5.  It is hard to get older.  I of course, look out onto the world through the same eyes I did as a 21-year old Ensign, and so while all around me age, I remain 21 psychologically.  The Kitten would tell you that I remain 13, but that is a different story.  But each year, the Fleet gathers at this show, my old friends and mentors get older, some dramatically so, and the young, wet-behind the ears bucks come into their own, many of whom now command their own ships.   Some of these newly empowered commanding officers come up to me and take great pride in telling me how in some way, some small thing I said or did when they worked for me or with me has had an impact on them. I never remember saying what they recall, something I would attribute to early onset Alzheimer's except for the fact that I have never had a memory for these kinds of things.  It is as if God decided that he would give me the gift of being able to say really insightful, admonitional, inspirational things so that others might be inspired, but decided that would contribute to my already narcissistic demeanor in an unhealthy way, so he robbed me of my ability to remember the interactions. Either way, I get a pleasant reminder of some guy who used to say cool things, with whom I am now unacquainted.

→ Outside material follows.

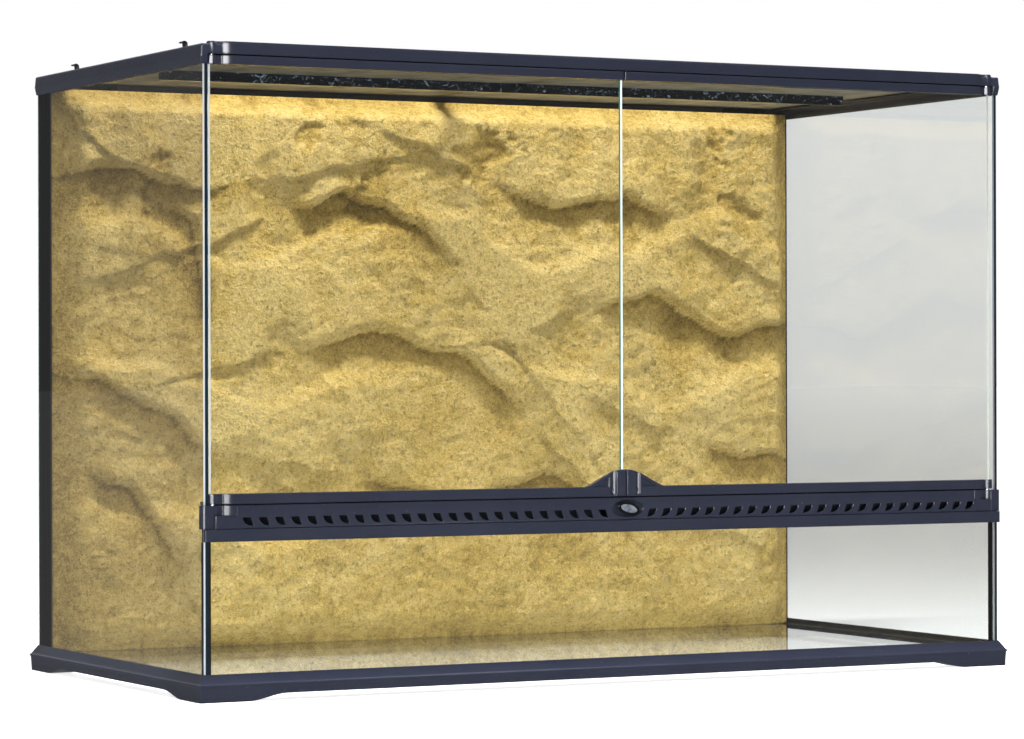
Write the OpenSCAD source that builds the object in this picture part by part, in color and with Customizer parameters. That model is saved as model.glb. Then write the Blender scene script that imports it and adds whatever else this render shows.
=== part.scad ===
// Front-opening glass terrarium, 900 mm class.
// Origin: middle of the footprint, on the surface it stands on. +X right, +Y back, +Z up.
// Front and side sizes are measured from the glass box; mirror-image pieces are drawn on
// the +X side and mirrored.

/* [Glass box] */
// Width over the outer faces of the two side panels
glass_w = 900; // [600:10:1200]
// Depth from the side panels' front edges to the back of the rear panel
glass_d = 437; // [360:1:600]
// Height of the side rails of the top frame above the floor
tank_h = 616; // [520:1:900]
// Thickness of every glass panel
wall_t = 5; // [4:0.5:6]
// Black bonding strip between the background and each side panel
bond_t = 1.5; // [1:0.25:3]
// Size of the silicone fillets along the floor
seal_r = 4; // [3:0.5:6]

/* [Base frame] */
// How far the ridge of the base stands out past the glass
base_lip = 7.5; // [6.5:0.25:10]
// Height of the ridge
ridge_z = 16; // [14:0.5:19]
// Height of the base frame's upper edge
base_h = 26; // [22:0.5:34]
// Height at which the floor panel rests on its ledge
floor_z = 15; // [14:0.5:17]
// Width of that ledge inside the glass
base_ledge = 14; // [8:0.5:24]
// Length of each foot along the sides
foot_len = 50; // [35:1:70]
// Length of the slope beside a foot
foot_slope = 40; // [25:1:60]
// Height of the underside between the feet
foot_rise = 6.5; // [4.5:0.5:8]

/* [Top frame] */
// Height of the side and rear rails
top_h = 19; // [18:0.5:26]
// How far the widest line of the rails stands out past the glass
top_lip = 2.5; // [2:0.25:4]
// Depth of that line below the top
bulge_drop = 11; // [7:0.5:13]
// Height of the front fascia over the doors
fascia_h = 9.5; // [8.5:0.5:10]
// How much higher than the side rails the middle of the fascia stands
fascia_rise = 2.5; // [1:0.25:4]
// Ledge that carries the screen cover, inside the glass
top_ledge = 15; // [10:0.5:22]
// Thickness of that ledge
ledge_t = 2.6; // [2:0.2:3.4]
// Height of the cover's seat below the top of the rails
seat_drop = 7.2; // [6.6:0.2:8]

/* [Doors] */
// Distance of the front faces of rails, fascia and strip before the glass
face_out = 5; // [4.5:0.25:6]
// Distance of the door glass behind the side panels' front edges
door_in = 2; // [1:0.25:3]
// Distance of each hinge axis inside the outer face of the side panel
pivot_in = 10.4; // [10.4:0.2:14]
// Radius of the hinge knuckles
knuckle_r = 5; // [4.5:0.1:5]
// Radius of the hinge pins
pin_r = 1.75; // [1.25:0.25:2.25]
// Length of each hinge pin
pin_len = 10; // [8:0.5:10]
// Radial running clearance of the knuckles on the pins
pin_play = 0.05; // [0.03:0.01:0.1]
// Front-to-back depth of the door rails
rail_d = 15; // [14:0.5:18]
// Height of the door's lower rail
rail_h = 9.5; // [8.5:0.5:13]
// Gap above and below the rails
rail_gap = 1.2; // [0.8:0.1:2]
// Gap between the two doors
seam = 2; // [1.2:0.2:4]
// Length of the rounded shoulder beside the hinge
shoulder_len = 12; // [8:0.5:18]
// Height of the handle hump above the rail
hump_h = 17; // [10:0.5:24]
// Half length of the handle hump
hump_half = 48; // [40:1:70]
// Half width of the pull in the middle of the hump
pull_half = 10.5; // [8:0.5:14]
// How far the pull stands proud of the rail
pull_out = 2; // [1:0.25:2.25]

/* [Vent strip] */
// Height of the strip's lower edge
strip_z = 150; // [110:1:200]
// Height of the strip
strip_h = 34; // [30:1:44]
// Height of the channel that holds the lower front glass
channel_h = 11.5; // [9:0.5:13]
// Wall thickness of the strip
strip_wall = 2.2; // [1.6:0.1:2.6]
// Front-to-back depth of the strip's deck
deck_d = 19; // [18:0.5:26]
// Number of vent holes on each side of the lock
vent_count = 24; // [10:1:30]
// Spacing of the vent holes
vent_pitch = 16.6; // [14:0.1:20]
// Height of a vent hole
vent_h = 8; // [5:0.1:9]
// Width of a vent hole's upper edge
vent_w = 8; // [5:0.1:8.5]
// Distance from the middle of the lock to the first hole
vent_start = 22; // [21:0.5:34]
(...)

6.  Several four star Admirals were speakers at this event, as was the Secretary of the Navy.  They do not linger, they do not mingle with the unwashed. They sweep in from the edges of the empire on their government provided airplanes where they are met on the flightline by government provided ground transportation (usually giant, black SUV's) to convey them to the event.  There they are met at the entrance by a variety of eager functionaries, there to usher them to the "private room" where they can "freshen up" or "make an important call'.  Most interesting of all is the size of the retinue accompanying these modern Viceroys.   There are generally at least one of the following:  an aide, a senior aide, a public affairs officer, and a speechwriter.  In addition, there are two earpieced "security" officers nervously eyeing all who walk past.  There is often a staff photographer.  Sometimes there is a communications specialist.  The point is, there are a lot of people.  I used to be one of these, traveling with the Chief of Naval Operations in the mid 90's.  On international trips, we took a very senior medical officer.  There were too many then, there are too many now.  When the fourstars get together for a confab,  the extra people standing around would outnumber most third world militaries.  It is a bit unseemly.  I contrast this with most Members of Congress, whose staffs are ridiculously small in comparison, and who move about the country/world either with one or maybe two people with them. 

Enough for now. 


Anonymous said...

IRT point #2 - You should probably give her a bigger gratuity than your usual. She probably spotted your rotund arse and is trying to help you by withholding the unecessary calories.

Anonymous said...

You nailed it. Made the effort to get there for a half day, and it felt every bit as dull and miserable as I felt 12 years ago as a JO when I last went. Besides the utter suck of Crystal City in January [anytime?], the SWO community fails so hard at a meaningful and interesting national convention. It was quite telling when NAVSEA actual waxed poetic about their clam bake in Groton...

The Brain said...

You hit it on the head in regards to staff size for the 4 stars, hell, staffing for the pentagon. If you took 50% of the unnecessary "aides" and pentagon staffers, and divided them into 2, first set of capable ones goes into combat units so we don't deplete the armed forces, and the second gets the boot, the combat ability goes up, while the fat is trimmed out so the armed forces can go on and pay the folks and still procure what they need.